If we were to get a television then we would have to get a TV License, which costs £139.50. Even if we didn't have a TV but watched programmes "as they are being shown" then we would need to pay for the license. This does seem an especially retrograde method of funding the BBC, especially when you realise how appallingly inefficient the whole system is and how laughable some of the license 'discounts' are.

When we stayed in student accommodation the post boxes were literally overflowing with a constant stream of letters from TV Licensing demanding that 'The Occupier' of each unlicensed flat pay for a license or risk being fined. Now most of the flats were genuinely unoccupied, so the letters just accumulated.

At our current address we have already received a couple of letters, each demanding an immediate response. Despite the fact that I've already been in contact to state that we don't have a TV, TV Licensing are unable to record this, or to stop the letters arriving until an inspector has been here to check. In fact, they can't even take down my name. And when might the inspector arrive? "Maybe in six weeks, maybe in six months" replied my helpful telephone operator, "it's an automated system" he added, doubtfully. So the wastage of paper and money goes on!

The thing I find really funny is that if I only own a black and white TV then I only need to pay a percentage of the cost, £47.00. Furthermore, if I am sight impaired or blind then I receive a 50% discount! Apparently, if you make it to the age of 75 then you don't need to pay for a license at all - a worthy reward for years of service to the nation.

Thursday, September 11, 2008

Things to do, things to do

[Plas Tan y Bwlch]

It is almost the end of the week, a week that seems like one long scramble to get everything ready before the start of the new semester. Of course if I wasn't so finicky about formatting all my unit outlines and course readers then everything would take a quarter of the time it does. But then I wouldn't have such beautiful documents, right? And students really appreciate that, don't they?

I suspect it is all just a new form of procrastination. I've noticed that I really enjoy doing paperwork and administration - answering emails, entering marks - because you can easily complete a task and then tick it off. Done. This is the opposite of doing research, or writing an article which drags on forever and involves actual thinking. Its a real pity the latter are such a vital part of my job.

Today, just when I thought I everything settled and ready to roll, I had a conversation in which it became apparent that in fact there was something else to do that I didn't know was mine to do. 'Yes,' I stated, 'I'll get on to that right away'. I then asked a few questions that cleverly disguised how little I actually knew, whilst still delving for an answer. This is rather easy to do as an Australian. It feels natural to make statements which conclude in an upward inflection, thereby mysteriously morphing them into questions.

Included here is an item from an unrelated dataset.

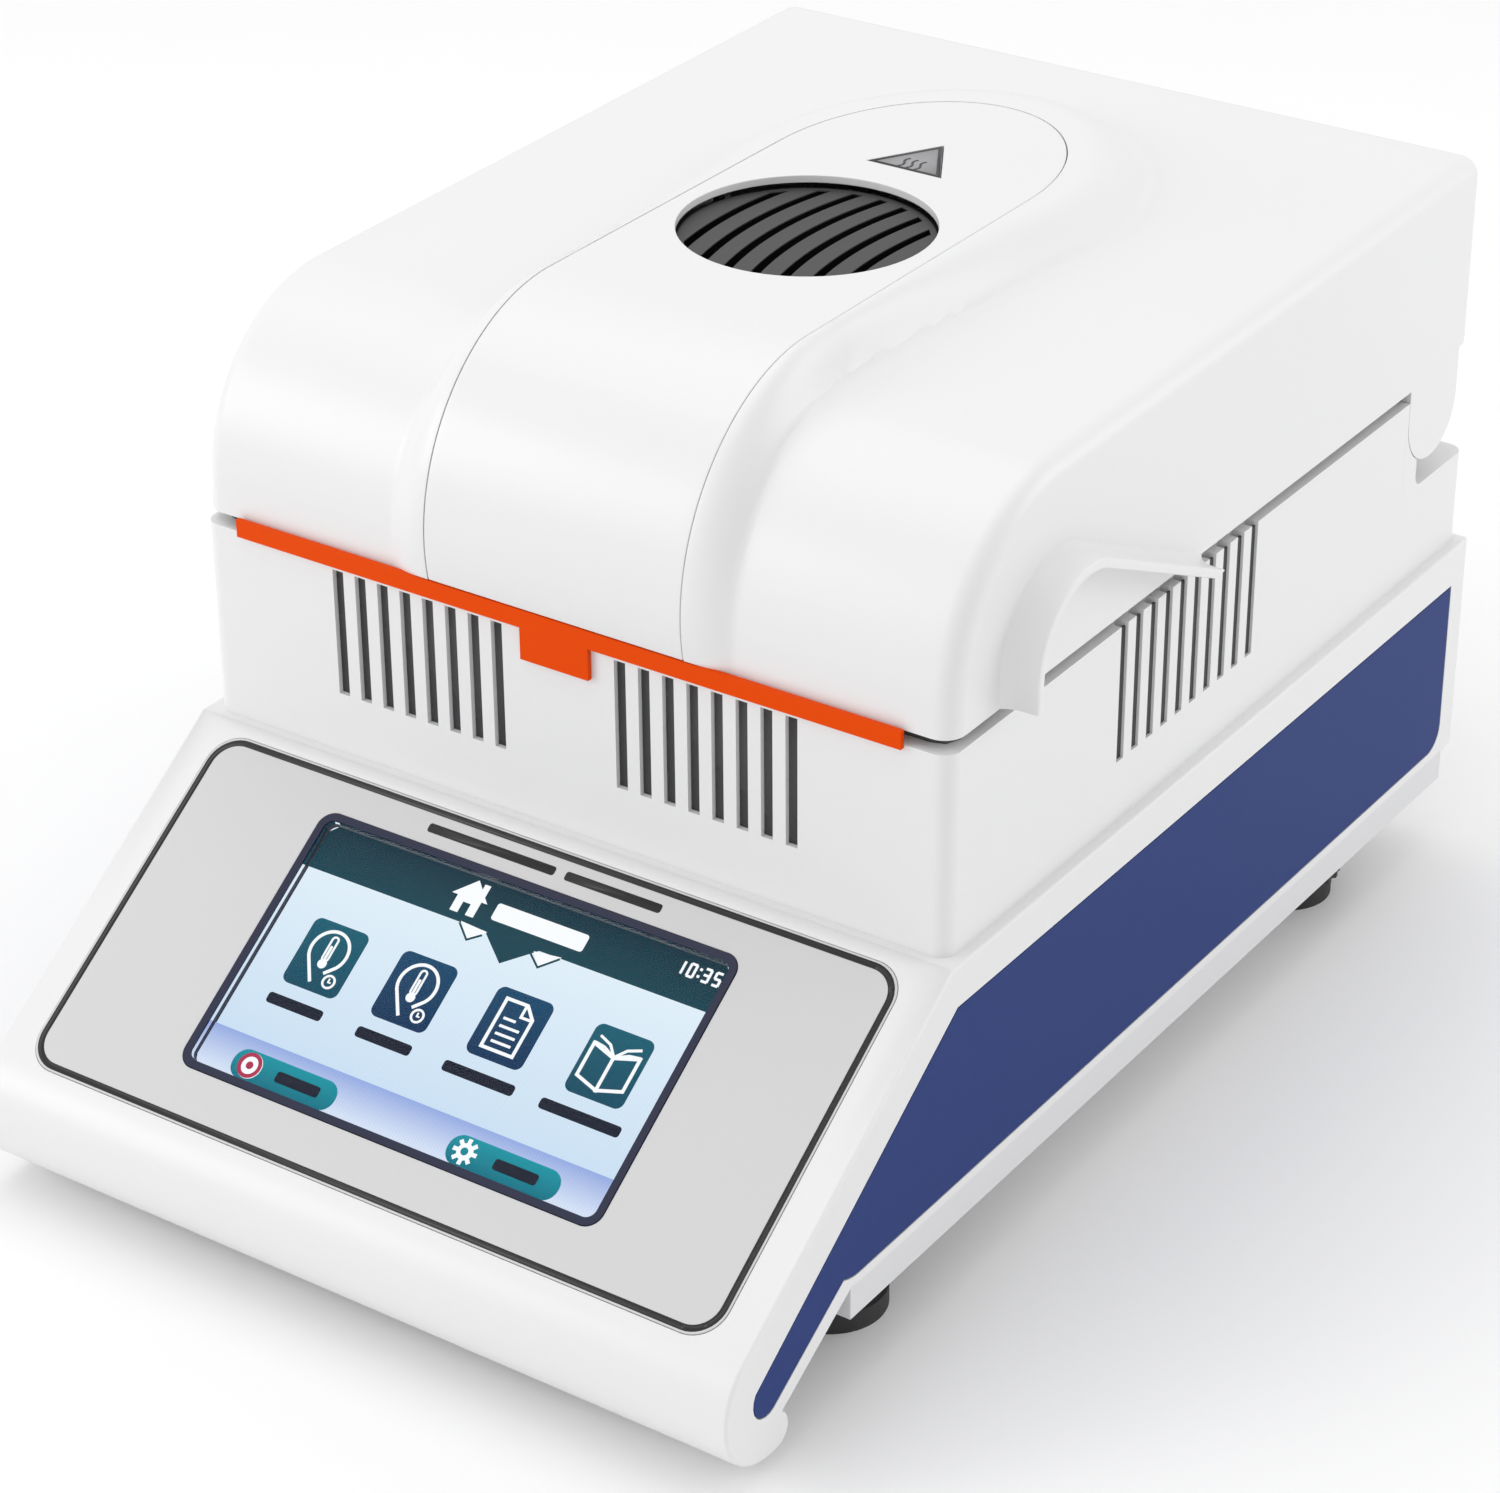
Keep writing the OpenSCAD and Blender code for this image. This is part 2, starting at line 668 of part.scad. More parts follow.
// Triangle with its base to the front, behind the grille
module heat_triangle(r, z) {
    translate([0, front_y + 143, z]) rotate([0, 0, 90]) cylinder(h = 5, r = r, $fn = 3);
}

module heat_mark() color([0.55, 0.55, 0.55]) intersection() {
    heat_triangle(11.5, top_z - 0.6);
    span([-50, 0, 190], [50, 200, top_z]);
}

module vent_grille() color([0.25, 0.25, 0.25]) at_chamber() {
    bend = 100;
    z0 = top_z - 6.5;
    z1 = top_z - 3;
    difference() {
        translate([0, 0, z0]) cylinder(h = z1 - z0, r = grille_r);
        intersection() {
            translate([0, 0, z0 - 1]) cylinder(h = 10, r = grille_r - 1.5);
            union() for (i = [0:grille_gaps - 1])
                translate([(i - (grille_gaps - 1)/2)*7 + bend - 1, 0, 0])
                    tube(bend + 1.2, bend - 1.2, z0 - 1, z1 + 1);
        }
    }
}

module vent_duct() color([0.1, 0.1, 0.1]) at_chamber() {
    tube(grille_r + 2.5, grille_r + 0.5, top_z - 10, top_z - 4.1);
    tube(grille_r + 2.5, grille_r - 1, top_z - 7.5, top_z - 6.5);
}

module trim_strip() color([0.91, 0.31, 0.02]) {
    y0 = front_y - 1.4;
    span([-88.4, y0, seam_z - 2.1], [88.4, front_y - 0.2, seam_z + 2.2]);
    span([-9.1, y0, seam_z - 9.8], [9.1, front_y - 0.2, seam_z - 2]);
    span([-86, front_y - 0.3, seam_z - 0.8], [86, front_y + 3, lid_z - 0.1]);
}

module lid_liner() color([0.88, 0.88, 0.88]) difference() {
    union() {
        translate([0, 0, liner_z]) linear_extrude(liner_t)
            round_rect([-half_t + lid_wall + 0.6, lid_front + lid_wall + 0.8],
                       [half_t - lid_wall - 0.6, liner_rear], 5);
        span([-90, liner_rear - liner_t, liner_z], [90, liner_rear, lid_top - 5]);
    }
    at_chamber() cylinder(h = 200, r = glass_r - 3);
    lid_posts(screw_r + 0.25, 0, 200);
}

module heater_glass() color([0.8, 0.9, 0.95, 0.4]) at_chamber()
    translate([0, 0, glass_z]) cylinder(h = glass_t, r = glass_r);

module glass_retainer() color([0.7, 0.7, 0.72]) at_chamber() {
    tube(glass_r + 5, glass_r + 0.2, glass_z, glass_z + glass_t);
    tube(glass_r + 5, glass_r - 4, glass_z + glass_t, glass_z + glass_t + 1.2);
}

module reflector() color([0.85, 0.85, 0.87]) at_chamber() {
    z = glass_z + glass_t + 1.2;
    difference() {
        rotate_extrude() difference() {
            polygon([[12, 168], [34, 168], [50, 160], [glass_r + 1, z], [glass_r + 5, z],
                     [glass_r + 5, z + 1], [glass_r + 2, z + 1], [51, 161], [34.4, 169], [12, 169]]);
            square([12, 10]);
        }
        both_sides() translate([lamp_end.x, lamp_end.y, 150]) cylinder(h = 40, r = tube_r + 1);
    }
}

// Quartz ring, open at the back, with its two ends turned up
lamp_end = [11, sqrt(lamp_r*lamp_r - 121)];
module halogen_lamp() color([0.95, 0.92, 0.8, 0.7]) at_chamber() {
    difference() {
        rotate_extrude() translate([lamp_r, lamp_z]) circle(tube_r);
        span([-lamp_end.x, 0, lamp_z - 10], [lamp_end.x, 50, lamp_z + 10]);
    }
    both_sides() translate([lamp_end.x, lamp_end.y, lamp_z - tube_r])
        cylinder(h = tube_r + 18, r = tube_r + 0.3);
}

module lamp_holders() color([0.93, 0.9, 0.82]) at_chamber() both_sides()
    translate([lamp_end.x, lamp_end.y, 0]) difference() {
        span([-8, -8, 172], [8, 8, 184]);
        translate([0, 0, 170]) cylinder(h = 4 + eps, r = tube_r + 0.35);
    }

module temperature_probe() color([0.7, 0.7, 0.72]) at_chamber() {
    span([-5, 62, liner_z - 4], [5, 72, liner_z]);
    y_rod(36, 63, 0, liner_z - 2, 1.2);
}

module hinge_bushes() color([0.8, 0.7, 0.3]) both_sides()
    translate([half_t - ear_t, pivot_y, pivot_z]) rotate([0, 90, 0]) tube(5.5, shaft_r + fit, 0, 6);

module lid_screws() color([0.6, 0.6, 0.62]) {
    lid_posts(3, liner_z - 1.2, liner_z - 0.05);
    lid_posts(screw_r, liner_z - 0.1, liner_z + 14);
}

// ---------- weighing pan ----------

module pan_stem() color([0.7, 0.7, 0.72]) at_chamber() {
    translate([0, 0, cell_z + cell_h + 0.6]) cylinder(h = 3, r = 9);
    translate([0, 0, cell_z + cell_h + 3]) cylinder(h = 104 - cell_z - cell_h - 3, r = stem_r);
    translate([0, 0, 103.9]) cylinder(h = 7, r = 2.5);
}

module pan_support() color([0.75, 0.75, 0.77]) at_chamber() difference() {
    union() {
        translate([0, 0, 104]) cylinder(h = 8, r = 8);
        for (a = [0:120:240]) rotate([0, 0, a + 90]) {
            span([0, -3, 109], [40, 3, 112]);
            span([36, -3, 109], [40, 3, 115]);
        }
    }
    translate([0, 0, 103]) cylinder(h = 8, r = 2.5 + fit);
}

module sample_pan() color([0.8, 0.8, 0.82]) at_chamber() rotate_extrude() {
    translate([0, 115]) square([pan_r, 0.8]);
    translate([pan_r - 0.8, 115]) square([0.8, 7.3]);
    translate([pan_r - 0.8, 121.5]) square([5, 0.8]);
}

module pan_handler() color([0.3, 0.3, 0.32]) {
    at_chamber() tube(56, 46, 115.5, 117);
    span([-9, chamber_y - 57, 115.5], [9, chamber_y - 55.2, 133.8]);
    span([-9, chamber_y - 88, 132.5], [9, chamber_y - 55.2, 133.8]);
    span([-9, chamber_y - 88, 132.5], [9, chamber_y - 86.6, 135.3]);
}

base_shell();
base_plate();
side_panel_left();
side_panel_right();
control_overlay();
screen_frame();
touch_glass();
display_module();
display_board();
main_board();
power_supply();
heatsink();
load_cell();
load_cell_block();
tower_shell();
chamber_deck();
chamber_floor();
draft_shield();
hinge_shaft();
hinge_brackets();
hinge_cover();
lid_switch();
level_housing();
level_vial();
rear_panel();
mains_inlet();
inlet_pins();
switch_frame();
serial_port();
usb_port();
front_feet();
foot_nuts();
case_screws();
lid_shell();
lid_centre_panel();
vent_grille();
vent_duct();
heat_mark();
trim_strip();
lid_liner();
reflector();
halogen_lamp();
lamp_holders();
heater_glass();
glass_retainer();
temperature_probe();
hinge_bushes();
lid_screws();
pan_stem();
pan_support();
sample_pan();
pan_handler();
switch_plunger();
power_rocker();
fuse_drawer();
foot_pad_left();
foot_screw_left();
foot_pad_right();
foot_screw_right();
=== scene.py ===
# %% [markdown]
# # A grain moisture meter
# The real object is a small laboratory instrument: a wedge-shaped base with a touch screen, a
# slotted tower with a weighing pan in it, and a heater lid that swings up at the back.
# The frame holds every solid at its real size and place. This lesson keeps the solids whose shape
# is already right, gives each a finish, and builds smoother shells where light shows more.

# %% Load the frame
import bisect
import json
import math
import bmesh
import bpy
from mathutils import Matrix, Vector
from mathutils.geometry import delaunay_2d_cdt


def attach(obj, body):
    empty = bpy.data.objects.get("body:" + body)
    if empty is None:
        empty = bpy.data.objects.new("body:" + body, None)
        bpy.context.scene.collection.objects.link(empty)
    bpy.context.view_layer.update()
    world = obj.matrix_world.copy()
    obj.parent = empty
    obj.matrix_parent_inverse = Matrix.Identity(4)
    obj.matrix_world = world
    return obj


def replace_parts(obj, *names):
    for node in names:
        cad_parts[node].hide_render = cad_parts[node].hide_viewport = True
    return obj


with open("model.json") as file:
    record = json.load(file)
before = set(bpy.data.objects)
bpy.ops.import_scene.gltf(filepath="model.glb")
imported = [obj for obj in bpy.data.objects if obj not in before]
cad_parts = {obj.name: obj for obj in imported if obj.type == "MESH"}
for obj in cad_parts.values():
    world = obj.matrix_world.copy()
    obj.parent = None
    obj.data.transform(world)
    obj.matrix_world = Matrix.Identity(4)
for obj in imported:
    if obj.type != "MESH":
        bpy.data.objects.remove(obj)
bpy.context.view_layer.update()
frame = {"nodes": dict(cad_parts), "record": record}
MM = 0.001

# %% [markdown]
# ## The camera and the studio
# A product picture needs a plain floor, a big soft light above and a weaker one on each side.
# A long lens keeps the upright edges nearly parallel. The camera's three axes are written out as
# a matrix, because that says exactly where right, up and back are.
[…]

This reminds me of the habit everyone has here of greeting each other with the question, 'Alright?', to which you are meant to answer 'alright'. I haven't got the hang of this yet, so when people look at me and ask 'alright?' (often with a look of genuine concern on their faces) I immediately freeze, thinking, 'Do I look upset? Is there something wrong with my clothing/hair/facial expression?' This especially catches me first thing in the morning when I arrive sweaty from a brisk walk up the hill, inspired (and slightly deafened) by Bon Jovi screaming into my head that 'It's my life/it's now or never' and come face to face with a well-meaning colleague who stumps me with 'alright?' Yes, yes ... I'm fine really, I am.

And what does the picture of Plas Tan y Bwlch (in Snowdonia National Park) have to do with any of this? On Monday and Tuesday I'll be staying there as part of the induction to my Post Graduate Certificate in Teaching in Higher Education (PGCTHE).

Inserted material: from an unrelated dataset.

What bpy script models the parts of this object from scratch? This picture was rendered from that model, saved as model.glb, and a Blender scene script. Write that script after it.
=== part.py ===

Monday, September 08, 2008

Ten things we like about Aber (despite the rain)

[Aberystwyth from Constitution Hill - EG]

It has been raining for the past little while now ... so much so that we can't remember the last day it didn't rain. Maybe it was in August? That explains why everything is so green. Now, as the green tends towards more autumnal colours, Anth and I reflect on things we like about Aber after living here for just over six months (in no particular order!):

1. The sea: its just over there ... (we're pointing)
2. The community at St. Mikes.
3. Frequent invitations for a 'nice' cup of tea.
4. Walking home for lunch.
5. The blatant display of consonants on Welsh signage.
6. The smell of oil heaters on cold evenings.
7. Rabbits nibbling the university's fields on the way to work.
8. The cry of the gulls (but not their incessant pooping!)
9. Frequent chance encounters with friends in the town.
10. Cawl, bara brith, and Welsh cakes.

[This is the 11th thing we like about Aber: kneeling sheep - EG]

Monday, September 01, 2008

The Organic Welsh Mango

Anth and I have been getting a weekly organic fruit and vegetable box from a store in town, who try to source local produce. This has been great because the fruit and vegetables do actually taste better (esp. the carrots) and because there is always the element of surprise coupled with the possible arrival of something that we haven't come across before (Curly Kale, anyone?). In last Friday's box we received something very unexpected: a mango. Now, at first sight, I was pretty sceptical about it being a locally grown mango, and indeed, the sticker on it stated 'Saint Dominigue', so it has travelled a little way to get here. Also, there there wasn't much else in the box, so the mango probably cost in the vicinity of £10. But it tasted like ... mango. What luxury!